Fix: _unstack_scan_params breaks after flax deserialization (from_bytes returns numpy arrays)
#1
by dignity045 - opened
Bug
generate.py crashes with flax.errors.ScopeParamShapeError when loading an exported model (params.msgpack). The inference path uses _unstack_scan_params in gpt.py to extract per-layer params from the scanned param tree. However, _unstack_scan_params used isinstance(tree, jnp.ndarray) to detect leaf arrays — after flax.serialization.from_bytes(), params become plain numpy.ndarray instances, NOT jnp.ndarray.

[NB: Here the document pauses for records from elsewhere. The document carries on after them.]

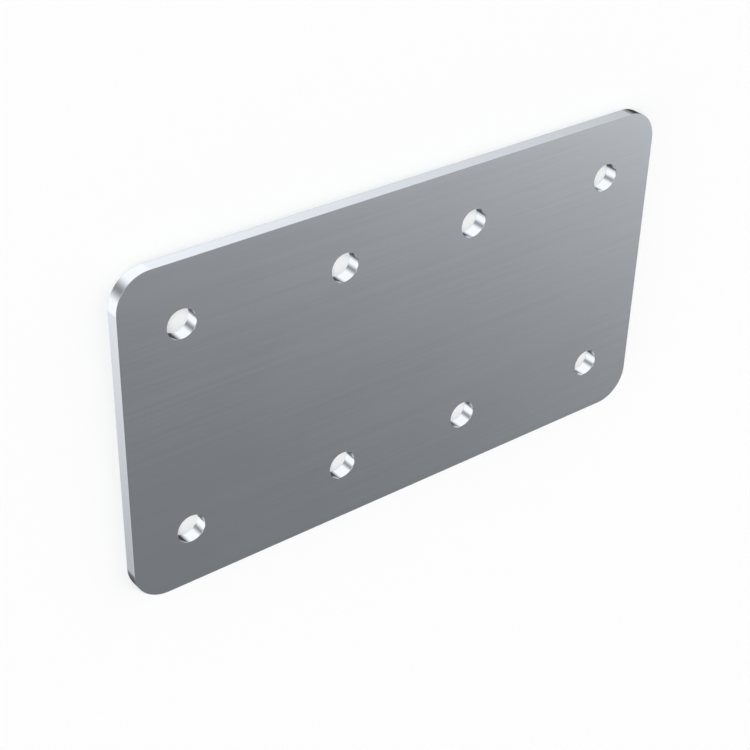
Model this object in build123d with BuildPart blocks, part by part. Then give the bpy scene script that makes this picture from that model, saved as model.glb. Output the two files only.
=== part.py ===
from build123d import *
import os

# Flat connector plate that bolts two members together.
# It is one piece, cut from sheet metal, with four rounded corners and eight bolt holes.
# All lengths are in millimetres.
# The origin is the centre of the mating face, which the plate lies on.
# +X runs along the plate, +Y across it and +Z out of its front face.

# Blank
plate_length = 180.0
plate_width = 100.0
plate_thickness = 4.0
corner_radius = 10.0

# Bolt holes: a group near each end, one for each member
hole_diameter = 8.5  # clearance for an M8 bolt
end_margin = 18.0  # from a short edge to the nearest hole centres
side_margin = 18.0  # from a long edge to the nearest hole centres
column_spacing = 50.0  # between a group's hole centres, along the plate
columns_in_group = 2
rows_in_group = 2

# Deburring, on both faces
edge_rounding = 0.1  # radius left along the outline
rim_chamfer = 0.1  # cut off each hole's rim

# Layout that follows from the sizes above
row_spacing = (plate_width - 2 * side_margin) / (rows_in_group - 1)
group_length = column_spacing * (columns_in_group - 1)
group_centre = plate_length / 2 - end_margin - group_length / 2
mating_face = Plane.XY
front_face = mating_face.offset(plate_thickness)

with BuildPart() as connector_plate:
    # Blank: a rectangle with rounded corners, as thick as the sheet
    with BuildSketch(mating_face):
        RectangleRounded(plate_length, plate_width, corner_radius)
    extrude(amount=plate_thickness)

    # Outline of both faces, rounded over
    flat_faces = connector_plate.faces().filter_by(Axis.Z)
    fillet(flat_faces.edges(), radius=edge_rounding)

    # Bolt holes, drilled right through from the front face
    with Locations(front_face):
        with Locations((-group_centre, 0), (group_centre, 0)):
            with GridLocations(column_spacing, row_spacing, columns_in_group, rows_in_group):
                Hole(radius=hole_diameter / 2)

    # Rims of the holes, where each meets the two faces
    hole_rims = connector_plate.edges(Select.LAST).filter_by(GeomType.CIRCLE)
    chamfer(hole_rims, length=rim_chamfer)

connector_plate.part.label = "connector_plate"

os.makedirs("parts", exist_ok=True)
export_step(connector_plate.part, "parts/connector_plate.step")
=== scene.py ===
import math

import bpy
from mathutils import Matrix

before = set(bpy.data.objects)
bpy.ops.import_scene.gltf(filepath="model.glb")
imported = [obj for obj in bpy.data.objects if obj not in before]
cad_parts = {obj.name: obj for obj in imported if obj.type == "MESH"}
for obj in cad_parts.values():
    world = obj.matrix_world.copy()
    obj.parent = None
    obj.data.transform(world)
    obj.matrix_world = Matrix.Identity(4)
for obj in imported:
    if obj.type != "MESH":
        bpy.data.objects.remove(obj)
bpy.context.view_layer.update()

# Flat connector plate, lying on a pale studio floor.
# The plate is the CAD node itself: its shape stays, and it gets a procedural metal.
# Lengths are in metres, in the frame of the CAD model.

# Photograph
PIXELS = 750  # its width and its height
FOCAL_PIXELS = 1653.5  # its focal length, in pixels
SENSOR_WIDTH = 36.0  # millimetres

# Camera, above the plate's corner at +X -Y and rolled as the photographed plate is
CAMERA_PLACE = (0.24862, -0.24444, 0.30851)
CAMERA_TURN = (-33.925, -37.083, -178.351)  # degrees about X, Y and Z
CAMERA_NEAREST = 0.01  # anything nearer isn't seen

# Floor
FLOOR_SIZE = 60.0
FLOOR_GAP = 0.00002  # keeps the floor clear of the plate's lower face
FLOOR_COLOUR = (0.95, 0.95, 0.95, 1.0)

# Overhead light, soft and even over the whole floor
OVERHEAD_STRENGTH = 1.92
OVERHEAD_SPREAD = 45.0  # degrees
OVERHEAD_TURN = (24.0, 24.0, 0.0)  # degrees off straight down, so that it reaches into the holes

# Studio. A height is the upright part of a direction: 1 is straight up and -1 straight down.
# A level is a brightness, where 1 is white.
WHITE = (1.0, 1.0, 1.0, 1.0)
CEILING_FADES_IN = (0.05, 0.25)  # heights, above the white horizon
WALLS_FADE_OUT = (-0.15, -0.02)  # heights, below the white horizon
WALL_FOOT_TO_HEAD = (-0.77, -0.62)  # heights between which the walls change

# Ceiling: rings round an axis that points to each side, along Y and a little upwards.
# The bright ring is a long soft box that runs along X, and the others are grey.
SIDE_AXIS_RAISED = 17.0  # degrees above the horizon
CEILING_LEVELS = [  # (cosine of the angle from the axis, level)
    (0.0, 0.4),
    (0.29, 0.5),
    (0.42, 1.05),
    (0.57, 0.62),
    (0.65, 0.39),
    (0.73, 0.26),
    (0.8, 0.23),
]

# Low walls, which the plate's cut edges and holes mirror: (azimuth in degrees, level)
WALL_FOOT_LEVELS = [
    (-180, 0.05),
    (-119.5, 1.3),
    (-69, 1.33),
    (-26, 0.35),
    (16, 1.33),
    (38, 1.3),
    (81, 0.18),
    (100, 0.1),
    (160, 0.1),
    (180, 0.05),
]
WALL_HEAD_LEVELS = [
    (-176, 0.05),
    (-126, 1.33),
    (-60, 1.33),
    (-24.5, 0.42),
    (8, 1.33),
    (36.5, 1.33),
    (78, 0.1),
    (160, 0.1),
    (180, 0.05),
]

# Metal
METAL_COLOUR = (0.70, 0.736, 0.788)
COLOUR_REACH = 0.008  # share of the colour, to either side
FACE_ROUGHNESS = 0.22
FACE_ROUGHNESS_REACH = 0.008
EDGE_ROUGHNESS = 0.06
EDGE_ROUGHNESS_REACH = 0.02
EDGE_TO_FACE = (0.5, 0.95)  # upright part of the surface's direction, from cut edge to flat face
RELIEF_DEPTH = 0.00001
RELIEF_STRENGTH = 0.2

# Metal's patterns: cells per metre along X, Y and Z, and layers of detail
ROLLED_GRAIN = (30.0, 3500.0, 3500.0), 3.0
ROLLED_STREAKS = (9.0, 900.0, 900.0), 2.0
CUTTING_MARKS = (2600.0, 2600.0, 90.0), 2.0
CLOUDS = (38.0, 38.0, 38.0), 3.0
PATTERN_LIMITS = (0.3, 0.7)  # between these the noise is eased from 0 to 1


def add(tree, kind, inputs=None, **settings):
    """Adds a node, sets its own properties, and sets or joins its inputs."""
    made = tree.nodes.new(kind)
    for name, value in settings.items():
        setattr(made, name, value)
    for name, value in (inputs or {}).items():
        if isinstance(value, bpy.types.NodeSocket):
            tree.links.new(value, made.inputs[name])
        else:
            made.inputs[name].default_value = value
    return made


def maths(tree, operation, *values):
    """Works on one to three values."""
    return add(tree, "ShaderNodeMath", dict(enumerate(values)), operation=operation).outputs[0]


def smooth(tree, value, limits):
    """Eases from 0 to 1 while the value goes from the first limit to the second."""
    start, end = limits
    inputs = {"Value": value, "From Min": start, "From Max": end}
    return add(tree, "ShaderNodeMapRange", inputs, interpolation_type="SMOOTHSTEP").outputs["Result"]


def blend(tree, share, first, second, kind="FLOAT"):
    """Mixes two values or colours."""
    slots = {"FLOAT": (0, 2, 3), "RGBA": (0, 6, 7)}[kind]
    output = {"FLOAT": 0, "RGBA": 2}[kind]
    inputs = dict(zip(slots, (share, first, second)))
    return add(tree, "ShaderNodeMix", inputs, data_type=kind).outputs[output]


def ramp(tree, value, stops, between="EASE"):
    """Turns a value into a grey. Each stop is (position, level)."""
    made = add(tree, "ShaderNodeValToRGB", {"Fac": value})
    band = made.color_ramp
    band.interpolation = between
    while len(band.elements) < len(stops):
        band.elements.new(0.5)
    for element, (position, level) in zip(band.elements, stops):
        element.position = position
        element.color = (level, level, level, 1.0)
    return made.outputs["Color"]


def ring(tree, direction, stops):
    """Turns a direction's azimuth into a grey. Each stop is (azimuth in degrees, level)."""
    around = add(tree, "ShaderNodeTexGradient", {"Vector": direction}, gradient_type="RADIAL")
    return ramp(tree, around.outputs["Fac"], [((azimuth + 180) / 360, level) for azimuth, level in stops])


def build_studio():
    world = bpy.data.worlds.new("studio")
    world.use_nodes = True
    bpy.context.scene.world = world
    tree = world.node_tree
    tree.nodes.clear()
    direction = add(tree, "ShaderNodeTexCoord").outputs["Generated"]
    parts = add(tree, "ShaderNodeSeparateXYZ", {0: direction}).outputs
    height = parts["Z"]

    # Ceiling, down to a white horizon
    raised = math.radians(SIDE_AXIS_RAISED)
    from_axis = maths(tree, "MULTIPLY", maths(tree, "ABSOLUTE", parts["Y"]), math.cos(raised))
    from_axis = maths(tree, "MULTIPLY_ADD", height, math.sin(raised), from_axis)
    ceiling = ramp(tree, from_axis, CEILING_LEVELS, between="CARDINAL")
    upper = blend(tree, smooth(tree, height, CEILING_FADES_IN), WHITE, ceiling, "RGBA")

    # Low walls
    foot = ring(tree, direction, WALL_FOOT_LEVELS)
    head = ring(tree, direction, WALL_HEAD_LEVELS)
    lower = blend(tree, smooth(tree, height, WALL_FOOT_TO_HEAD), foot, head, "RGBA")

    whole = blend(tree, smooth(tree, height, WALLS_FADE_OUT), lower, upper, "RGBA")
    light = add(tree, "ShaderNodeBackground", {"Color": whole})
    add(tree, "ShaderNodeOutputWorld", {"Surface": light.outputs[0]})


def build_overhead():
    lamp = bpy.data.lights.new("overhead", "SUN")
    lamp.energy = OVERHEAD_STRENGTH
    lamp.angle = math.radians(OVERHEAD_SPREAD)
    overhead = bpy.data.objects.new("overhead", lamp)
    bpy.context.collection.objects.link(overhead)
    overhead.rotation_euler = [math.radians(angle) for angle in OVERHEAD_TURN]
    overhead.visible_glossy = False


def build_floor():
    half = FLOOR_SIZE / 2
    corners = [(-half, -half), (half, -half), (half, half), (-half, half)]
    mesh = bpy.data.meshes.new("floor")
    mesh.from_pydata([(x, y, -FLOOR_GAP) for x, y in corners], [], [(0, 1, 2, 3)])
    floor = bpy.data.objects.new("floor", mesh)
    bpy.context.collection.objects.link(floor)
    # The metal mirrors the studio's low walls in its place
    floor.visible_glossy = False

    material = bpy.data.materials.new("floor")
    material.use_nodes = True
    tree = material.node_tree
    tree.nodes.clear()
    matt = add(tree, "ShaderNodeBsdfDiffuse", {"Color": FLOOR_COLOUR})
    add(tree, "ShaderNodeOutputMaterial", {"Surface": matt.outputs[0]})
    mesh.materials.append(material)


def pattern(tree, place, cells, detail):
    """Noise that runs from 0 to 1."""
    scaled = add(tree, "ShaderNodeMapping", {"Vector": place, "Scale": cells}).outputs[0]
    noise = add(tree, "ShaderNodeTexNoise", {"Vector": scaled, "Scale": 1.0, "Detail": detail})
    return smooth(tree, noise.outputs["Fac"], PATTERN_LIMITS)


def vary(tree, noise, middle, reach):
    """Swings a value by its reach to either side of the middle."""
    return maths(tree, "MULTIPLY_ADD", noise, 2 * reach, middle - reach)


def build_metal():
    material = bpy.data.materials.new("plate_metal_finish")
    material.use_nodes = True
    tree = material.node_tree
    shader = tree.nodes["Principled BSDF"]
    coordinates = add(tree, "ShaderNodeTexCoord")
    place = coordinates.outputs["Object"]
    upright = add(tree, "ShaderNodeSeparateXYZ", {0: coordinates.outputs["Normal"]}).outputs["Z"]
    on_face = smooth(tree, maths(tree, "ABSOLUTE", upright), EDGE_TO_FACE)

    # Rolled grain along the sheet, on both faces
    grain = pattern(tree, place, *ROLLED_GRAIN)
    streaks = pattern(tree, place, *ROLLED_STREAKS)
    # Upright marks left by the cutting, on the outline and in the holes
    marks = pattern(tree, place, *CUTTING_MARKS)
    # Slight unevenness of the rolled surface
    clouds = pattern(tree, place, *CLOUDS)

    streaked = vary(tree, streaks, FACE_ROUGHNESS, FACE_ROUGHNESS_REACH)
    face_roughness = maths(tree, "ADD", streaked, vary(tree, clouds, 0.0, FACE_ROUGHNESS_REACH))
    edge_roughness = vary(tree, marks, EDGE_ROUGHNESS, EDGE_ROUGHNESS_REACH)
    tree.links.new(blend(tree, on_face, edge_roughness, face_roughness), shader.inputs["Roughness"])

    darker = tuple(part * (1 - COLOUR_REACH) for part in METAL_COLOUR) + (1.0,)
    paler = tuple(part * (1 + COLOUR_REACH) for part in METAL_COLOUR) + (1.0,)
    tree.links.new(blend(tree, streaks, darker, paler, "RGBA"), shader.inputs["Base Color"])

    height = blend(tree, on_face, marks, grain)
    depths = {"Height": height, "Strength": RELIEF_STRENGTH, "Distance": RELIEF_DEPTH}
    tree.links.new(add(tree, "ShaderNodeBump", depths).outputs[0], shader.inputs["Normal"])
    shader.inputs["Metallic"].default_value = 1.0
    return material


def build_camera():
    data = bpy.data.cameras.new("camera")
    data.sensor_width = SENSOR_WIDTH
    data.lens = SENSOR_WIDTH * FOCAL_PIXELS / PIXELS
    data.clip_start = CAMERA_NEAREST
    camera = bpy.data.objects.new("camera", data)
    bpy.context.collection.objects.link(camera)
    camera.location = CAMERA_PLACE
    camera.rotation_euler = [math.radians(angle) for angle in CAMERA_TURN]
    bpy.context.scene.camera = camera


build_camera()
build_studio()
build_overhead()
build_floor()

metal = build_metal()
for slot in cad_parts["connector_plate"].material_slots:
    slot.material = metal

bpy.context.scene.view_settings.view_transform = "Standard"
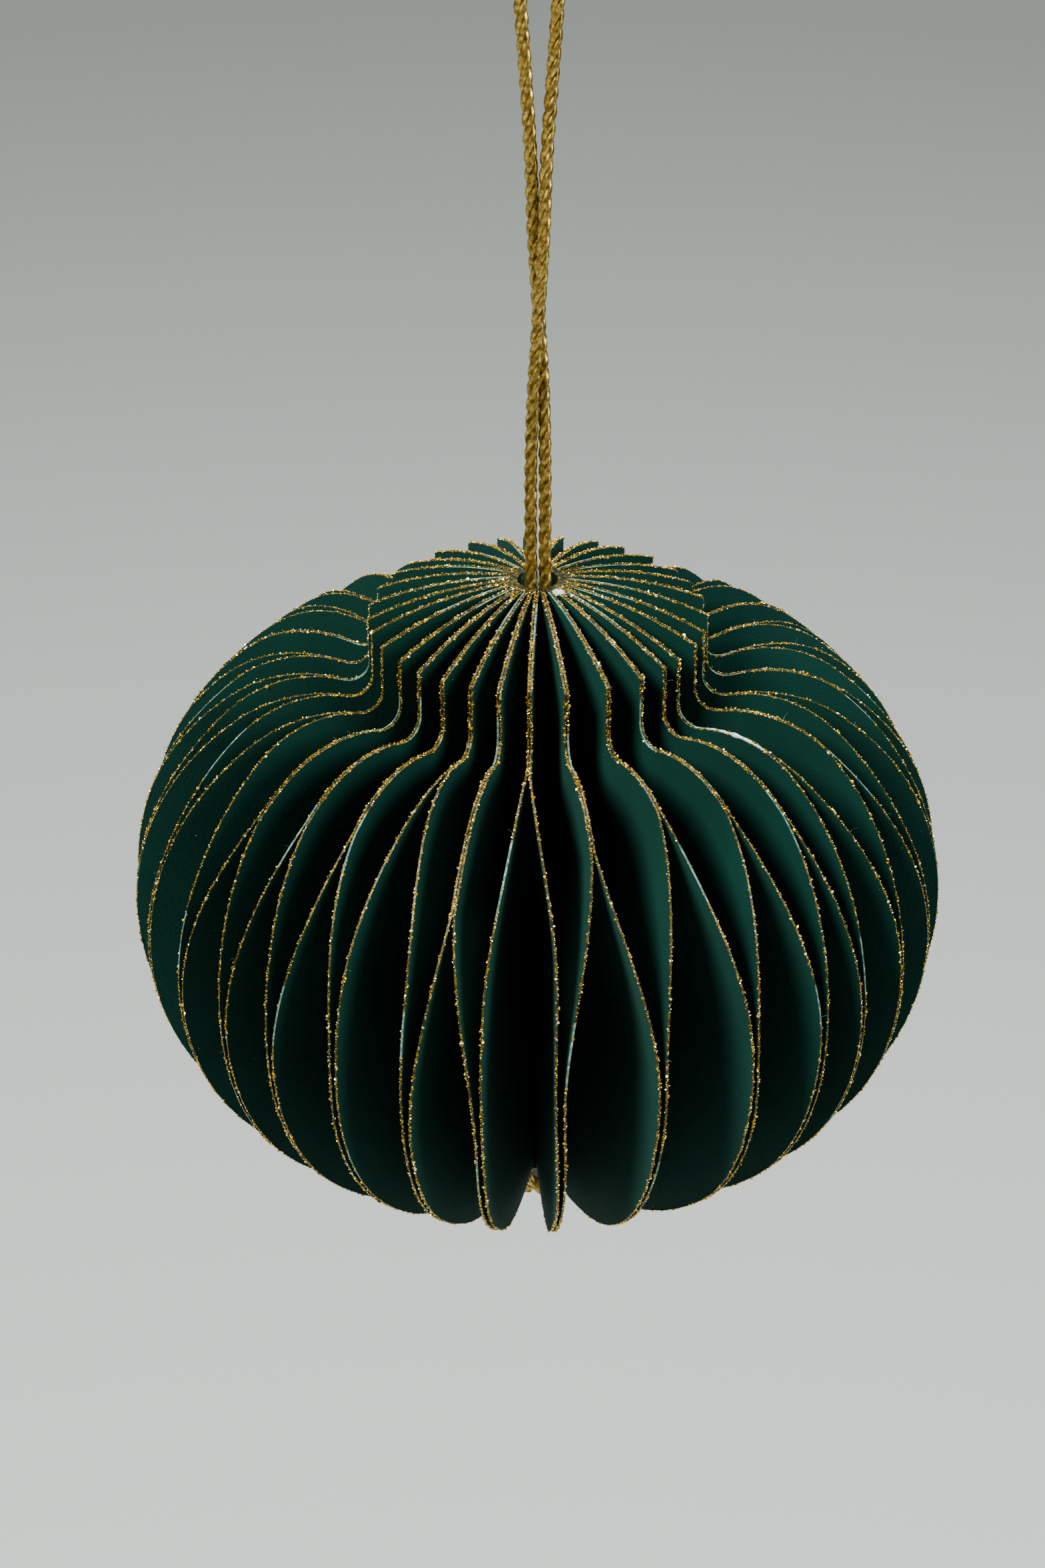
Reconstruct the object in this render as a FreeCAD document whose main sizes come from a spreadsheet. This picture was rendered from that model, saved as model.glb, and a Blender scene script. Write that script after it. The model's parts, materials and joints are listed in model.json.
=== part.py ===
import FreeCAD, Part
import math
import os
import Sketcher

# A paper honeycomb ball on a doubled metallic cord.
# The ball is a ring of folded card sheets: each sheet is creased along the bore and opens into
# two half-leaves. At the neck a half-leaf is glued back to back to its neighbour's, and lower
# down the two half-leaves of one sheet close against each other, so open cells run between them.
# Origin: the seat of the cord's loop on its hook. +Z is up, and the ball hangs below on -Z.

V = FreeCAD.Vector

SIZES = [
    # card
    ("sheet_count", 32),
    ("card_thickness", 0.16),
    ("glue_thickness", 0.06),
    ("bore_radius", 1.6),
    # outline of the ball: a low cap, a neck, a rounded crown, the body and the underside
    ("ball_radius", 32.5),
    ("cap_radius", 13.2),
    ("cap_rise", 3.0),
    ("cap_arc_radius", 29.0),
    ("neck_length", 3.75),
    ("neck_fillet_radius", 1.6),
    ("crown_arc_radius", 9.75),
    ("crown_arc_angle", 52.0),
    ("body_arc_centre", 10.8),
    ("bottom_depth", 27.0),
    ("underside_flattening", 4.1),
    # how a half-leaf swings from its neighbour at the neck to its own other half
    ("swing_angle", 40.0),
    # dried glue pads
    ("neck_pad_near", 5.0),
    ("neck_pad_inset", 2.2),
    ("neck_pad_drop", 2.5),
    ("neck_pad_rise", 4.0),
    ("low_pad_near", 13.0),
    ("low_pad_inset", 11.5),
    ("low_pad_drop", 4.0),
    ("low_pad_rise", 7.0),
    # cord, knot and washer
    ("cord_diameter", 1.0),
    ("leg_clearance", 0.1),
    ("loop_drop", 84.0),
    ("washer_radius", 3.4),
    ("washer_thickness", 0.8),
    ("slide_clearance", 0.2),
    ("knot_height", 3.6),
    ("knot_coil_radius", 1.3),
    ("knot_strand_radius", 0.65),
    ("tail_length", 1.4),
]

# Where each glued pair of half-leaves stands, as its shift from an even spacing in parts of one
# pitch, and how high up the leaf the pair opens, in degrees above the equator. Both are uneven,
# as in any ball that is glued by hand, and both lists repeat for a larger number of sheets.
PAIR_SHIFT = [0.15, 0.05, 0.0, 0.1, -0.05, -0.2, -0.25, -0.4, -0.5, -0.4, -0.15, 0.0, -0.1, -0.4,
              -0.35, -0.45, -0.35, -0.25, -0.2, -0.3, -0.15, -0.05, -0.15, 0.0, 0.1, -0.05, -0.1,
              0.1, 0.2, 0.05, 0.1, 0.2]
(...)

The check silently fails, the stacked (num_layers, d_model) params are passed to _ref_block.apply() instead of per-layer (d_model,) slices, triggering the shape error.
Fix
Replaced isinstance(tree, jnp.ndarray) with duck-typing via hasattr(tree, 'ndim') and hasattr(tree, 'shape'), which correctly handles both JAX and NumPy arrays.
Tested
- Reproduced the exact error with the user's config (d_model=768, num_layers=16, parallel_block=True)
- Verified fix resolves both parallel_block=True and parallel_block=False cases
- Full end-to-end export→load→generate cycle passes
dignity045 changed pull request status to open
Dhiraj45 changed pull request status to merged